Pregnant women from black, Asian and minority ethnic backgrounds should be fast-tracked to hospital because of their increased risk of coronavirus, NHS England has said.
Doctors and midwives have been told to relax their criteria for reviewing and admitting BAME women to hospital or escalating any concerns about their health. NHS England also said it wanted to see “tailored communications” specifically aimed at supporting women from BAME backgrounds.
The healthcare body is also recommending that women with darker skin, or who cover their skin while outside, consider taking daily vitamin D supplements throughout the year, after research suggested that those with lower vitamin D levels were at higher risk from coronavirus. Hospital staff will be expected to discuss vitamins with all women.
BAME women make up 55% of UK pregnancy hospitalisations with Covid-19
Hospitals are also being urged to thoroughly record coronavirus risk factors for all women, including ethnicity, health conditions, age, body mass index (BMI) and whether they live in a deprived area.
Research published in the British Medical Journal in late May found that pregnant black women were eight times more likely to be admitted to hospital with coronavirus than pregnant white women, while pregnant Asian women were four times more likely.
The data, compiled from 427 women across 194 obstetric units in the UK, found that 56% of the women were from BAME backgrounds, while 69% were overweight.
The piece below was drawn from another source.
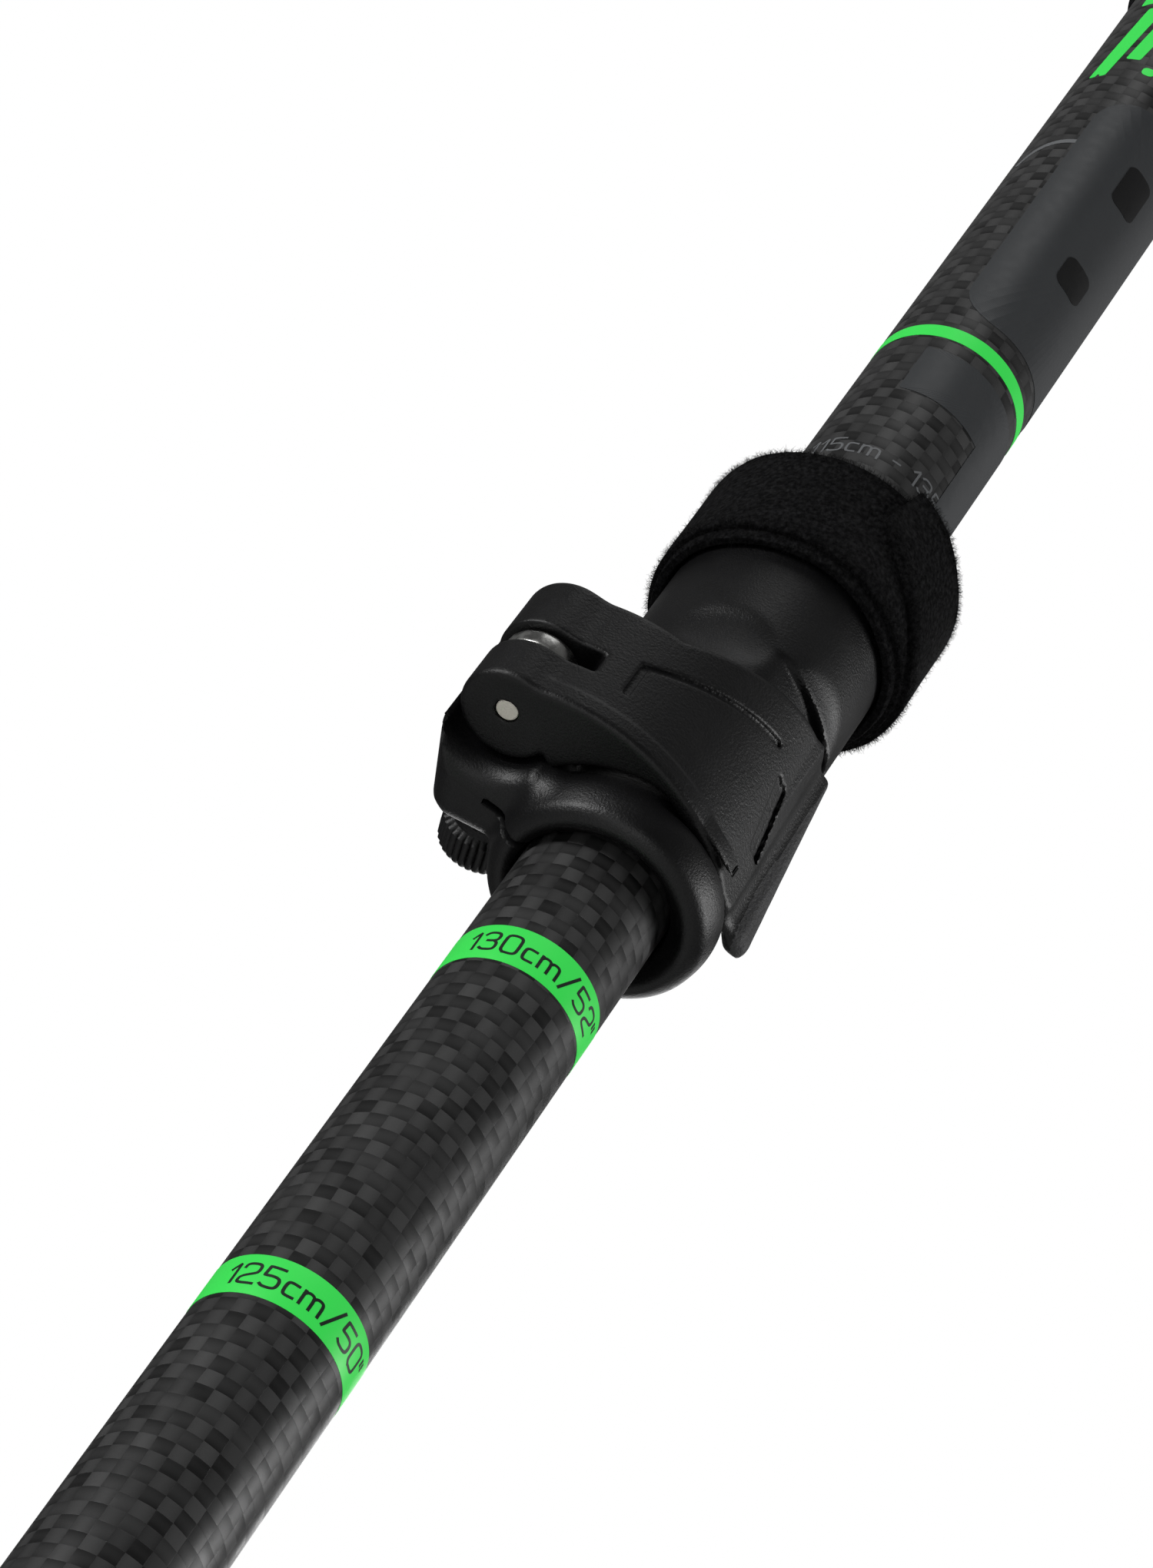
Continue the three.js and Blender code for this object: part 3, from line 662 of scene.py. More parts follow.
def outline_distance(x, y, outline):
    """Signed distance to a closed outline: the nearest of its sides, negative inside, where a ray
    to the right crosses the sides an odd number of times."""
    x, y = np.broadcast_arrays(x, y)
    near = np.full(x.shape, 1e9)
    inside = np.zeros(x.shape, bool)
    for (x0, y0), (x1, y1) in zip(outline, np.roll(outline, -1, axis=0)):
        dx, dy = x1 - x0, y1 - y0
        share = np.clip(((x - x0) * dx + (y - y0) * dy) / (dx * dx + dy * dy + 1e-12), 0, 1)
        near = np.minimum(near, np.hypot(x - x0 - share * dx, y - y0 - share * dy))
        if y0 != y1:
            inside ^= ((y0 > y) != (y1 > y)) & (x < dx * (y - y0) / (y1 - y0) + x0)
    return np.where(inside, -near, near)


def skin(field, low, high, step):
    """Surface nets: each grid cell that the zero level crosses gets one point, the mean of the
    crossings on its edges, and each crossed edge gives the quad of its four cells. Newton steps
    then pull the points on to the surface."""
    axes = [np.arange(a, b + step, step) for a, b in zip(low, high)]
    value = field(axes[0][:, None, None], axes[1][None, :, None], axes[2][None, None, :])
    quads, owners, crossings = [], [], []
    for axis in range(3):
        count = value.shape[axis]
        a = value.take(range(count - 1), axis)
        b = value.take(range(1, count), axis)
        edge = np.argwhere((a < 0) != (b < 0))
        fa, fb = a[tuple(edge.T)], b[tuple(edge.T)]
        point = edge.astype(float)
        point[:, axis] += fa / (fa - fb)
        cells = []
        for du, dv in ((0, 0), (1, 0), (1, 1), (0, 1)):
            cell = edge.copy()
            cell[:, (axis + 1) % 3] -= du
            cell[:, (axis + 2) % 3] -= dv
            cells.append(np.ravel_multi_index(cell.T, value.shape))
            owners.append(cells[-1])
            crossings.append(point)
        quad = np.stack(cells, 1)
        quads.append(np.where((fa < 0)[:, None], quad, quad[:, ::-1]))
    names, number = np.unique(np.concatenate(owners), return_inverse=True)
    total = np.zeros((len(names), 3))
    np.add.at(total, number, np.concatenate(crossings))
    points = total / np.bincount(number)[:, None] * step + np.array(low)
    faces = np.searchsorted(names, np.concatenate(quads))
    for _ in range(3):
        f = field(*points.T)
        slope = np.stack([field(*(points + d).T) - f for d in 0.02 * np.eye(3)], 1) / 0.02
        pull = np.clip(f / np.maximum((slope**2).sum(1), 0.3), -0.4 * step, 0.4 * step)
        points = points - pull[:, None] * slope
    return points, faces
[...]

Of the group, 41% were aged 35 or over, and 34% had underlying health conditions.
Jacqueline Dunkley-Bent, the chief midwifery officer for England, wrote to all maternity units explaining the expectations on staff and reassuring pregnant women.
“While Public Health England is continuing to assess and advise on the impact of the Covid-19 outbreak on ethnic groups, I want to make sure that the NHS is doing everything we can to reach out, reassure and support those pregnant women and new mums most at risk,” she said.
“Understandably, the pandemic has caused pregnant women increased anxiety over the last couple of months, but I want to make sure that every pregnant woman in England knows that the NHS is here for them – if you have any doubt whatsoever that something isn’t right with you or your baby, contact your midwife immediately.”
This week, all hospitals have been instructed to complete risk assessments for staff who are at higher risk of coronavirus.
It comes after NHS England apologised after an investigation that found just 23% of health trusts in England had conducted risk assessments for their staff members from BAME backgrounds.
Trusts were told that BAME staff were at greater risk from coronavirus two months ago, and advised to undertake risk assessments by NHS chief executive Simon Stevens. An investigation by Sky News found that of the 149 trusts who replied to freedom of information requests, only 34 had completed the risk assessments, while 91 others said it was in progress.
Prerana Issar, chief people officer for NHS England, said the results were disappointing.
“We have some good practices where people are pulling out all the stops where their staff are accessing risk assessments, but I’m sorry that not everyone has been risk assessed from their managers,” she said, adding that protecting staff was the “number-one priority of the NHS”.